Included in the bill are limits to absentee voting, cut backs on early voting hours on weekends, removal of the Secretary of State as chair of the State Election Board, consistency for early voting periods across the state, and increases to resources and personnel for polling places. Rep. Barry Fleming, Chairman of the House Special Committee on Election Integrity said, "The bill sets more uniform voting times for advanced voting across the state and attempts to bring more uniformity to our state and less confusion."

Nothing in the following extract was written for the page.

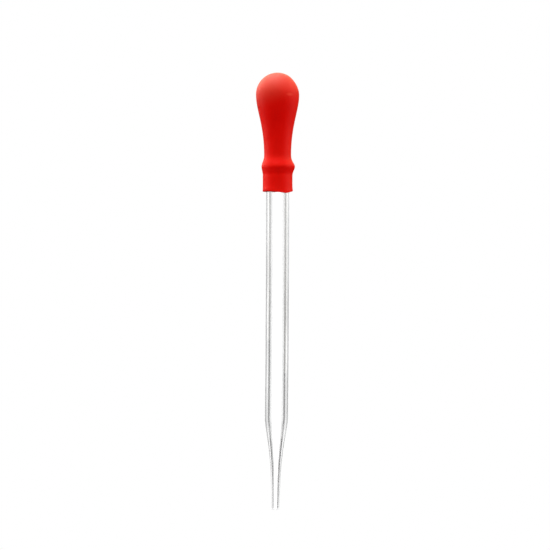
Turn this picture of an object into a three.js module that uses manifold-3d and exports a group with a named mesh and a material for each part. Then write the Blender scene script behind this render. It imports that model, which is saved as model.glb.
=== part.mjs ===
// A glass medicine dropper: a drawn glass tube with a moulded rubber bulb pushed over its top end.
// Millimetres, +Z up. The origin is the centre of the tip's end face, on the tube's axis.
//
// The real dropper has two pieces, the glass tube and the rubber bulb. The bulb is one moulding, but rigid
// solids can't flex, so the two places where finger and thumb press it are walls of their own here. Each
// slides straight in through a window in the bulb, and springs back out.
import * as THREE from "three";
import { mergeVertices } from "three/addons/utils/BufferGeometryUtils.js";
import Module from "manifold-3d";

// Driving dimensions. Radii are measured from the axis, heights from the tip's end face.
const OVERALL_LENGTH = 150;

const TUBE_RADIUS = 3.95;
const TUBE_BORE = 2.7;
const TUBE_TOP = 119;
const TUBE_LIP = 0.35; // the fire-polished edges at the top end

const TAPER_TOP = 32; // the straight tube starts to narrow here
const TAPER_FOOT = 9; // and runs on from here as a slim, almost straight tip
const TIP_RADIUS = 1.33;
const TIP_BORE = 0.91;
const TIP_FLARE = 1.18; // how much wider the slim tip is at its upper end than at its mouth

const WALL = 1.4;
const HEAD_RADIUS = 7.42;
const NECK_RADIUS = 4.62;
const NECK_HEIGHT = 121.8;
const BEAD_RADIUS = 5.72;
const BEAD_HEIGHT = 117.9;
const SLEEVE_RADIUS = 5.1;
const SLEEVE_TOP = 114.9;
const SLEEVE_RIM = 109;
const SLEEVE_GAP = 0.1; // between glass and rubber, which grip each other on the real dropper
const SEAT_GAP = 0.3; // between the tube's top end and the shoulder that it stops against

const PRESS_HEIGHT = 139.5; // where finger and thumb meet the bulb
const PRESS_HALF_WIDTH = 3.8;
const PRESS_HALF_HEIGHT = 7;
const WINDOW_GAP = 0.3;

const SEGMENTS = 40;

// Derived places.
const HEAD_HEIGHT = OVERALL_LENGTH - HEAD_RADIUS;
const SLEEVE_BORE = TUBE_RADIUS + SLEEVE_GAP;
const SEAT_HEIGHT = TUBE_TOP + SEAT_GAP;
const NECK_BORE = NECK_RADIUS - WALL;
const CHAMBER_RADIUS = HEAD_RADIUS - WALL;

const wasm = await Module();
wasm.setup();

const at = (radius, height) => new THREE.Vector2(radius, height);
const line = (from, to) => [new THREE.LineCurve(from, to), 1];
const curve = (from, pullFrom, pullTo, to, steps) => [
  new THREE.CubicBezierCurve(from, pullFrom, pullTo, to),
  steps,
];

// One quarter of a circle about the axis point at that height, from the pole to the widest place.
function dome(radius, height, steps) {
  return [new THREE.EllipseCurve(0, height, radius, radius, Math.PI / 2, 0, true), steps];
}

// The points of an outline made of curves that each start where the last one ended.
function outline(...pieces) {
  return pieces.flatMap(([shape, steps], i) => shape.getPoints(steps).slice(i === 0 ? 0 : 1));
}

// Turns an outline of radius and height about the Z axis.
function turned(points) {
  return new THREE.LatheGeometry(points, SEGMENTS).rotateX(Math.PI / 2);
}

// The bulb's side from the head's widest place down to the neck. The outside and the inside share its run.
function bulbSide(headRadius, neckRadius, steps) {
  const pullDown = 5.6;
  const pullUp = 10.7;
  const spread = 0.08;
  return curve(
    at(headRadius, HEAD_HEIGHT),
    at(headRadius, HEAD_HEIGHT - pullDown),
    at(neckRadius + spread, NECK_HEIGHT + pullUp),
    at(neckRadius, NECK_HEIGHT),
    steps,
  );
}

// The narrowing from the straight tube to the slim tip, for the outside or the bore.
function taper(tubeRadius, tipRadius, steps) {
  const pullDown = 3.5;
  const pullUp = 12.5;
  const footRadius = tipRadius * TIP_FLARE;
  const slope = (footRadius - tipRadius) / TAPER_FOOT;
  return curve(
    at(tubeRadius, TAPER_TOP),
    at(tubeRadius, TAPER_TOP - pullDown),
    at(footRadius + slope * pullUp, TAPER_FOOT + pullUp),
    at(footRadius, TAPER_FOOT),
    steps,
  );
}

function glassTube() {
  const outside = outline(
    line(at(TUBE_RADIUS - TUBE_LIP, TUBE_TOP), at(TUBE_RADIUS, TUBE_TOP - TUBE_LIP)),
    line(at(TUBE_RADIUS, TUBE_TOP - TUBE_LIP), at(TUBE_RADIUS, TAPER_TOP)),
    taper(TUBE_RADIUS, TIP_RADIUS, 8),
    line(at(TIP_RADIUS * TIP_FLARE, TAPER_FOOT), at(TIP_RADIUS, 0)),
  );
  const bore = outline(
    line(at(TUBE_BORE + TUBE_LIP, TUBE_TOP), at(TUBE_BORE, TUBE_TOP - TUBE_LIP)),
    line(at(TUBE_BORE, TUBE_TOP - TUBE_LIP), at(TUBE_BORE, TAPER_TOP)),
    taper(TUBE_BORE, TIP_BORE, 8),
    line(at(TIP_BORE * TIP_FLARE, TAPER_FOOT), at(TIP_BORE, 0)),
  ).reverse();
  return turned([...outside, ...bore, outside[0]].reverse());
}

// The whole rubber bulb, hollow and open at its rim, before the pressed walls are cut out of it.
function wholeBulb() {
  const outside = outline(
    dome(HEAD_RADIUS, HEAD_HEIGHT, 8),
    bulbSide(HEAD_RADIUS, NECK_RADIUS, 9),
    curve(
      at(NECK_RADIUS, NECK_HEIGHT),
      at(NECK_RADIUS, NECK_HEIGHT - 2.3),
      at(BEAD_RADIUS, BEAD_HEIGHT + 1.6),
      at(BEAD_RADIUS, BEAD_HEIGHT),
      5,
    ),
    curve(
      at(BEAD_RADIUS, BEAD_HEIGHT),
      at(BEAD_RADIUS, BEAD_HEIGHT - 1.7),
      at(SLEEVE_RADIUS, SLEEVE_TOP + 1.7),
      at(SLEEVE_RADIUS, SLEEVE_TOP),
      4,
    ),
    line(at(SLEEVE_RADIUS, SLEEVE_TOP), at(SLEEVE_RADIUS, SLEEVE_RIM)),
  );
  const inside = outline(
    dome(CHAMBER_RADIUS, HEAD_HEIGHT, 6),
    bulbSide(CHAMBER_RADIUS, NECK_BORE, 6),
    line(at(NECK_BORE, NECK_HEIGHT), at(NECK_BORE, SEAT_HEIGHT)),
    line(at(NECK_BORE, SEAT_HEIGHT), at(SLEEVE_BORE, SEAT_HEIGHT)),
    line(at(SLEEVE_BORE, SEAT_HEIGHT), at(SLEEVE_BORE, SLEEVE_RIM)),
  ).reverse();
  return turned([...outside, ...inside].reverse());
}

// An oval bar along X through one side of the bulb: side is 1 for +X and -1 for -X.
function ovalBar(side, margin) {
  return new THREE.CylinderGeometry(1, 1, HEAD_RADIUS + 1, SEGMENTS)
    .rotateZ(Math.PI / 2)
    .scale(1, PRESS_HALF_WIDTH + margin, PRESS_HALF_HEIGHT + margin)
    .translate((side * (HEAD_RADIUS + 1)) / 2, 0, PRESS_HEIGHT);
}

// A three.js geometry as a manifold-3d solid, and back.
function solid(geometry) {
  const bare = new THREE.BufferGeometry();
  bare.setAttribute("position", geometry.getAttribute("position"));
  bare.setIndex(geometry.index);
  const merged = mergeVertices(bare, 1e-4);
  return new wasm.Manifold(
    new wasm.Mesh({
      numProp: 3,
      vertProperties: merged.attributes.position.array,
      triVerts: new Uint32Array(merged.index.array),
    }),
  );
}

function shape(solidBody) {
  const mesh = solidBody.getMesh();
  const geometry = new THREE.BufferGeometry();
  geometry.setAttribute("position", new THREE.BufferAttribute(mesh.vertProperties, 3));
  geometry.setIndex(new THREE.BufferAttribute(mesh.triVerts, 1));
  geometry.computeVertexNormals();
  return geometry;
}

const clearGlass = new THREE.MeshStandardMaterial({
  color: 0xeef4f2,
  roughness: 0.03,
  metalness: 0,
  transparent: true,
  opacity: 0.35,
});
const redRubber = new THREE.MeshStandardMaterial({ color: 0xc8120c, roughness: 0.5, metalness: 0 });

function piece(name, geometry, material) {
  const mesh = new THREE.Mesh(geometry, material);
  mesh.name = name;
  return mesh;
}

const dropper = new THREE.Group();
dropper.add(piece("glass_tube", glassTube(), clearGlass));

const bulb = solid(wholeBulb());
let bulbWithWindows = bulb;
for (const [name, side] of [
  ["left_squeeze_wall", -1],
  ["right_squeeze_wall", 1],
]) {
  const wall = bulb.intersect(solid(ovalBar(side, 0)));
  dropper.add(piece(name, shape(wall), redRubber));
  bulbWithWindows = bulbWithWindows.subtract(solid(ovalBar(side, WINDOW_GAP)));
}
dropper.add(piece("rubber_bulb", shape(bulbWithWindows), redRubber));

export default dropper;
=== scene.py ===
"""A medicine dropper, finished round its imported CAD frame: clear drawn glass and a satin red rubber bulb."""

import math

import bpy
import numpy as np
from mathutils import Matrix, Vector


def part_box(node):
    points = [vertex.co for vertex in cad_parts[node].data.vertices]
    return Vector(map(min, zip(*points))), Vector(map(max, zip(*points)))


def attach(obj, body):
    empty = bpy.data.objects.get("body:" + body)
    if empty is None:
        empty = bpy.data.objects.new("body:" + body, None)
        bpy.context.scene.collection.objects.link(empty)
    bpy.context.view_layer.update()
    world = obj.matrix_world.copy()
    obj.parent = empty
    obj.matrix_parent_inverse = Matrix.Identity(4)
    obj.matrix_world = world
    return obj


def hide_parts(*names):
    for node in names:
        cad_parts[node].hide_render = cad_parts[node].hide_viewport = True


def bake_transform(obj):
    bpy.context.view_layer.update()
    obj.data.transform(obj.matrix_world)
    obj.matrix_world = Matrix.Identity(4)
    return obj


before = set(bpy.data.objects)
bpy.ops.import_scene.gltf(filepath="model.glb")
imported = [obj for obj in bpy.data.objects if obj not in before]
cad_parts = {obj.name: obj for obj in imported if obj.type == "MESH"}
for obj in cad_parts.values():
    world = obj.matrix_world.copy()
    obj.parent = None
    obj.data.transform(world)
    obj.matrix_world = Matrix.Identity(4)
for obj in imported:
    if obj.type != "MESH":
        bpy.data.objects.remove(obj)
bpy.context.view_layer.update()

MM = 0.001
TUBE_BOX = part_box("glass_tube")
BULB_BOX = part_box("rubber_bulb")

# The glass tube, in millimetres. Radii are measured from the axis, heights from the tip's end.
TUBE_RADIUS = TUBE_BOX[1].y / MM
TUBE_TOP = TUBE_BOX[1].z / MM
BORE_SHARE = 0.684  # the bore's radius, as a share of the outside's
LIP_ROUNDING = 0.5
TAPER_TOP = 31.7
TAPER_FOOT = 9.0
TIP_RADIUS = 1.33
TIP_FLARE = 1.18  # how much wider the slim tip is at its upper end than at its mouth
TIP_DRIFT = 0.82  # how far the slightly bowed tube has left its axis at the tip
GLASS_WANDER = [(0.012, 1, 0.11), (0.008, 2, -0.23)]  # share, waves in a turn, twist for each millimetre up
WANDER_AT_BORE = 0.6  # how much of that the bore takes
WANDER_OUTSIDE = -0.25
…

Democrats have pushed back, arguing that the bill seeks to fix problems that are nonexistent. They are also concerned that these new measures will actually work to suppress and deter voters, especially those who would vote for Democrats. Minority Leader James Beverly said, "In the opening salvo: Line 8 restricts access, Line 15 limits my ability to vote, Line 21 limits my ability to vote, Line 25 limits my ability to vote, Line 30 restricts access, and it goes on and on for 66 pages. I stand in opposition to this bill because Democrats weren't involved in any meaningful conversation before 531 was haphazardly thrown together in committee and passed."
The bill still has to pass through the Senate and changes or additions may be included before it becomes law. Will these limitations and regulations bring greater confidence to the voting process, or are lawmakers finding ways to prevent some from voting?